Borle is a quiet village that lives in peace with the noise outside. It exists close to a toll gate to the expressway between Mumbai and Pune, and is so remote that people who worked a kilometre away had never heard the name. On a recent evening, trucks charged down the smooth approach roads, whipping the foliage on either side. I slowed down near a narrow opening, and turned onto a rough driveway towards a small building with tiled exteriors. The owner heard me out and summoned a friend whose house would be acquired one day for the corridor. “All of it,” he said. “And my land too, because it’s right behind the house.” Other friends came. They were glad to have an ear.

“What to say? Since I heard the news my food doesn’t go down the way it used to. I can’t sleep. When it will come? When we will go? Where will we go? I have a family. One kid is twelve. The other is eight. If you give us something good, we can do something with it, no? If you give us less money, what will we do?
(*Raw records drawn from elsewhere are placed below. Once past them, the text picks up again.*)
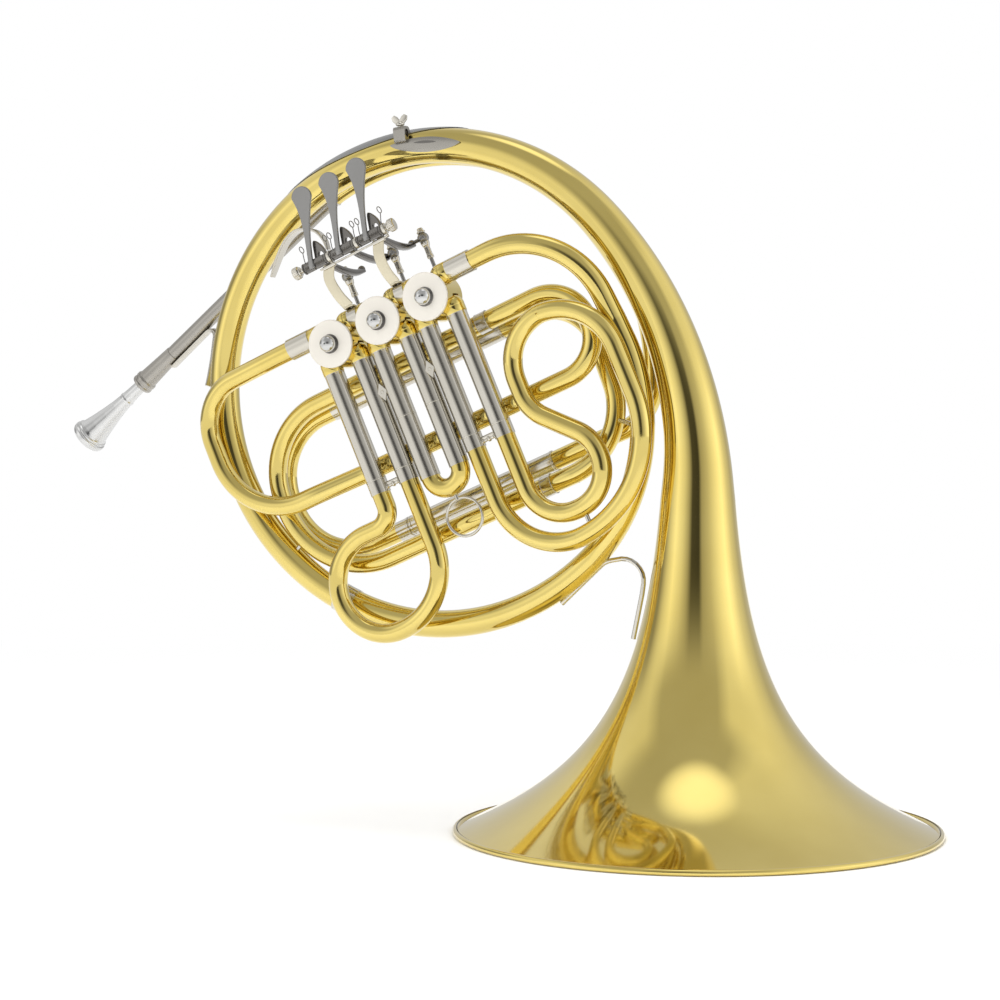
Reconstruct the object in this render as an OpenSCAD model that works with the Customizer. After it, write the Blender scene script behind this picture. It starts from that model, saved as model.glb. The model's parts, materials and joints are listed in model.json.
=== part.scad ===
// French horn with three rotary valves, standing on its bell.
// Origin: centre of the bell rim, on the plane it stands on.  X-Z is the plane of the wrap,
// the valve caps face -Y, the mouthpiece points to -X, +Z is up.
// The valves, slides and coil are laid out in a tilted frame: u runs along the valve row,
// v across it and upwards, and both start at the axis of valve 1.

/* [Bell] */
// Radius of the bell edge before it is rolled over its wire
bell_edge_r = 156.5; // [150:0.5:165]
// Radius that the throat tends to
bell_throat_r = 15.8; // [14:0.1:18]
// Length scale of the flare
flare_len = 334; // [320:1:350]
// Power of the flare
flare_pow = 5.9; // [5.7:0.05:6.1]
// Height of the joint between bell and bell tail
bell_h = 210; // [205:1:214]
// Thickness of the bell flare's sheet
bell_wall = 0.7; // [0.6:0.05:0.8]
// Radius of the rolled rim bead
bead_r = 2; // [1.9:0.05:2.2]

/* [Corpus ring] */
// Radius of the ring's centre line
ring_r = 157; // [155:0.5:159]
// Radius of the arc from the bell throat to the ring
tail_r = 250; // [248:1:252]
// Angle at which that arc meets the ring
tail_ang = 43; // [42:0.5:44]
// Height of the ring's centre
ring_z = 283; // [281:0.5:285]
// Length over which the tail tapers
taper_len = 270; // [250:5:290]
// Wall of the bell tail
tail_wall = 0.5; // [0.45:0.05:0.6]
// Wall of the drawn tubes
wall = 0.4; // [0.35:0.05:0.45]

/* [Valves] */
// Tilt of the valve row against the horizontal
tilt = 23.5; // [23:0.1:24]
// Distance between valve axes
pitch = 37; // [36.5:0.1:37.5]
// Outer radius of a valve casing and its cap
casing_r = 15.75; // [15.5:0.05:16]
// Radius of a rotor
rotor_r = 13.4; // [13.2:0.05:13.6]
// Distance of a port from the two valve centre planes
port = 11; // [10.8:0.1:11.2]
// Bore radius of the tubes
bore_r = 5.95; // [5.8:0.05:6]
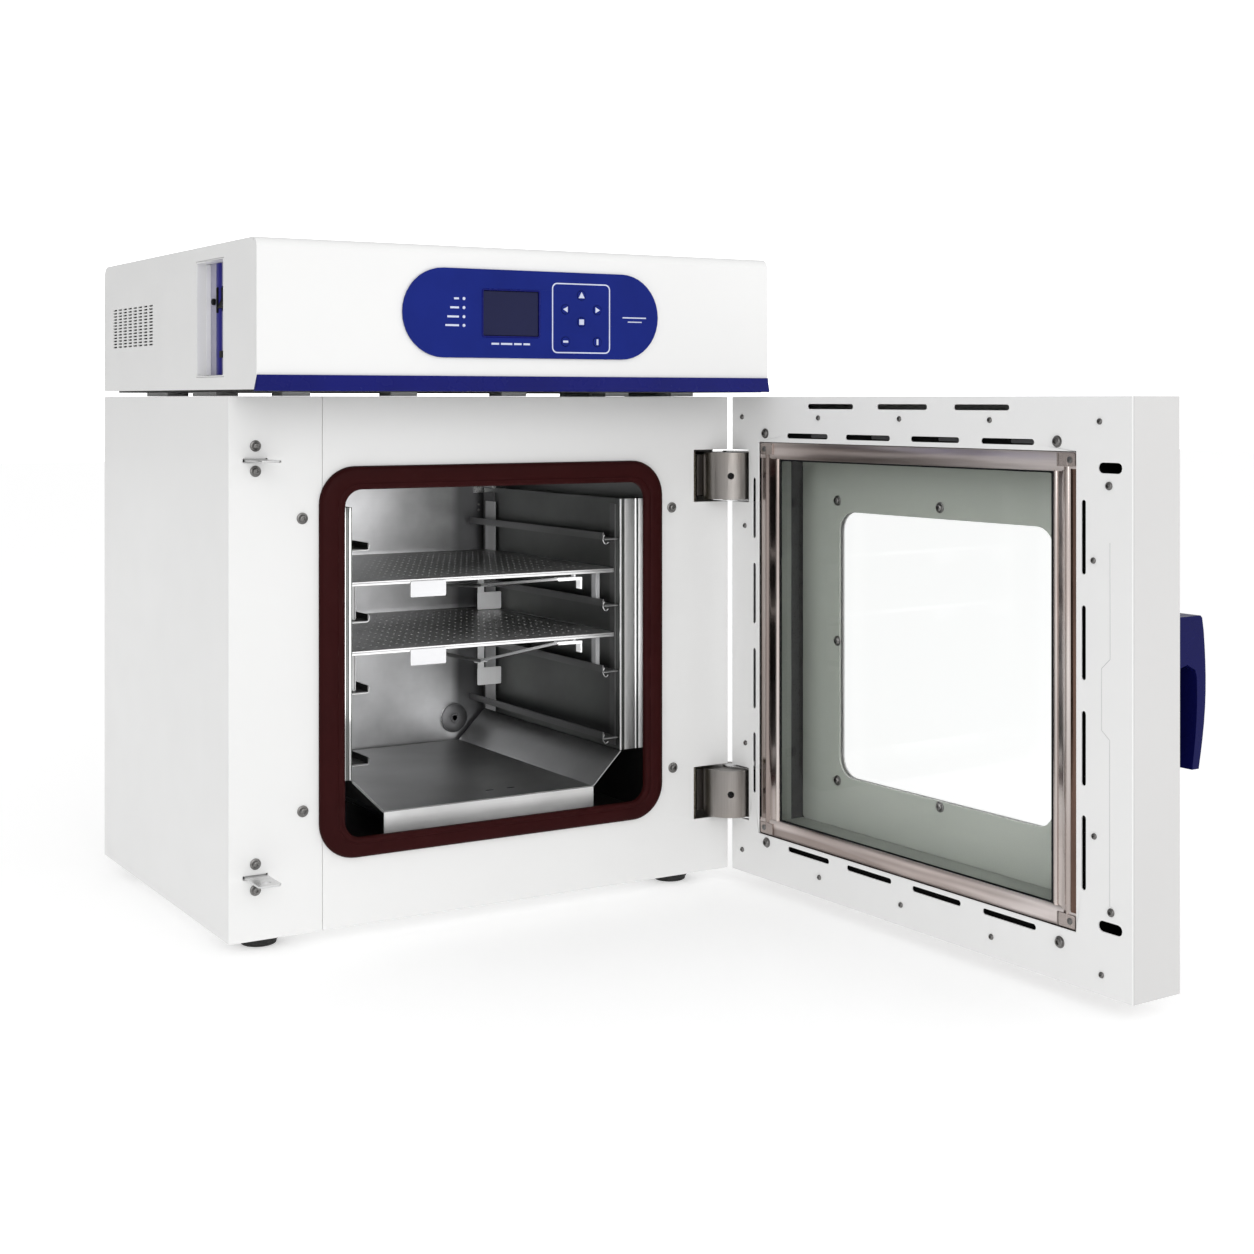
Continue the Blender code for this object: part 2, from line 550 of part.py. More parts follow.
def make_heater():
    """A serpentine sheathed element lying in the space under the floor."""
    curve = bpy.data.curves.new("heater_element", "CURVE")
    curve.dimensions = "3D"
    curve.bevel_depth = 3.5 * MM
    curve.bevel_resolution = 2
    curve.use_fill_caps = True
    spline = curve.splines.new("POLY")
    z = drop(GUIDE_FLOOR + 17)
    runs, front, back = (190, 235, 280, 325, 370), 75, 290
    route = []
    for index, x in enumerate(runs):
        ends = (back, front) if index % 2 == 0 else (front, back)
        first = LINER_BACK - THIN - GAP if index == 0 else ends[0]
        last = LINER_BACK - THIN - GAP if index == len(runs) - 1 else ends[1]
        route += [(x, first), (x, last)] if index in (0, len(runs) - 1) else [(x, ends[0]),
                                                                              (x, ends[1])]
        if index < len(runs) - 1:
            middle = (x + runs[index + 1]) / 2
            swing = -1 if ends[1] == front else 1
            reach = (runs[index + 1] - x) / 2
            for angle in (30, 60, 90, 120, 150):
                turn = math.radians(angle)
                route.append((middle - reach * math.cos(turn),
                              ends[1] + swing * reach * math.sin(turn)))
    spline.points.add(len(route) - 1)
    for point, (x, y) in zip(spline.points, route):
        point.co = (x * MM, y * MM, z * MM, 1)
    place("heater_element", curve, STEEL)


def make_fan():
    z = drop(FAN_DROP)
    motor = rod("fan_motor", (22, FAN_Y, z), (84, FAN_Y, z), 34, STEEL)
    flange = box("fan_motor_flange", (83, FAN_Y - 26, z - 26), (86, FAN_Y + 26, z + 26))
    join(motor, flange)

    pivot = empty("fan_spin", (FAN_LEFT, FAN_Y, z), ROOT)
    blades, inner = 14, 30
    outline = []
    for blade in range(blades):
        for share, radius in ((0.0, inner), (0.28, FAN_RADIUS), (0.42, FAN_RADIUS), (0.34, inner)):
            turn = 2 * math.pi * (blade + share) / blades
            outline.append((FAN_Y + radius * math.cos(turn), z + radius * math.sin(turn)))
    wheel = as_mesh(plate("fan_wheel", [outline], "side", FAN_LEFT, FAN_RIGHT, STEEL, pivot))
    shaft = rod("fan_shaft", (86.5, FAN_Y, z), (FAN_RIGHT + 2, FAN_Y, z), 4, STEEL, pivot, 16)
    join(wheel, shaft)


def make_vent():
    z = drop(VENT_DROP)
    rear = DEPTH + 3
    inner_wall = LINER_BACK - THIN - GAP
    tube = rod("vent_tube", (VENT_X, inner_wall - 1, z), (VENT_X, rear, z), VENT_TUBE, STEEL)
    flange = rod("vent_flange", (VENT_X, inner_wall - 3, z), (VENT_X, inner_wall, z), VENT_FLANGE,
                 sides=32)
    bore = rod("vent_bore", (VENT_X, inner_wall - 20, z), (VENT_X, rear + 20, z), VENT_BORE, sides=16)
    join(tube, flange)
    cut(tube, bore)

    pivot = empty("vent_damper_turn", (VENT_X, rear, z), ROOT)
    knob = rod("vent_damper", (VENT_X, rear + GAP, z), (VENT_X, rear + 8, z), 18, BLACK, pivot)
    port = rod("vent_damper_port", (VENT_X + 2, rear - 10, z), (VENT_X + 2, rear + 20, z), VENT_BORE,
               STEEL, pivot, 12)
    cut(knob, port)

    probe_x, probe_z = 425, drop(104)
    probe = rod("temperature_probe", (probe_x, inner_wall - 42, probe_z),
                (probe_x, inner_wall, probe_z), 2.5, STEEL, sides=12)
    base = box("probe_base", (probe_x - 6, inner_wall - 2.5, probe_z - 9),
               (probe_x + 6, inner_wall - 0.2, probe_z + 9))
    join(probe, base)


# ---- hinges ----------------------------------------------------------------------------------------


def door_point(u, n):
    """A place of the shut door: u from the hinge axis to the free edge, n out from the inner face."""
    return HINGE_X - u, -DOOR_GAP - n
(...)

You’re giving us the money once, right? My acre is going. It’s in a line.

“Who do you talk to? They don’t come in front of us.

“I don’t get sleep. And there’s no earning. Just one job at this toll. I get six thousand a month. What can you do with six thousand? Whatever money I had, I put in the house. I made it with my hands. My wife was pregnant. I watered the foundation with my hands. I was exhausted. We’re tired. They’ve made it like a noose. Neta-log are supposed to save us. But if they are being managed, who do we go to? Fighting with them achieves nothing. You need a person with power on your side. And if they decide not to stand with you, how will we ever know? Isn’t that correct? I’m just saying. There was a meeting at Nere last month. You know? Were you there?”

I was.

“Both the MLAs were on the stage with the other officials. They were telling the farmers to keep quiet. What do we do? What do we do? If the man above is not with you, then you’re dead, right?”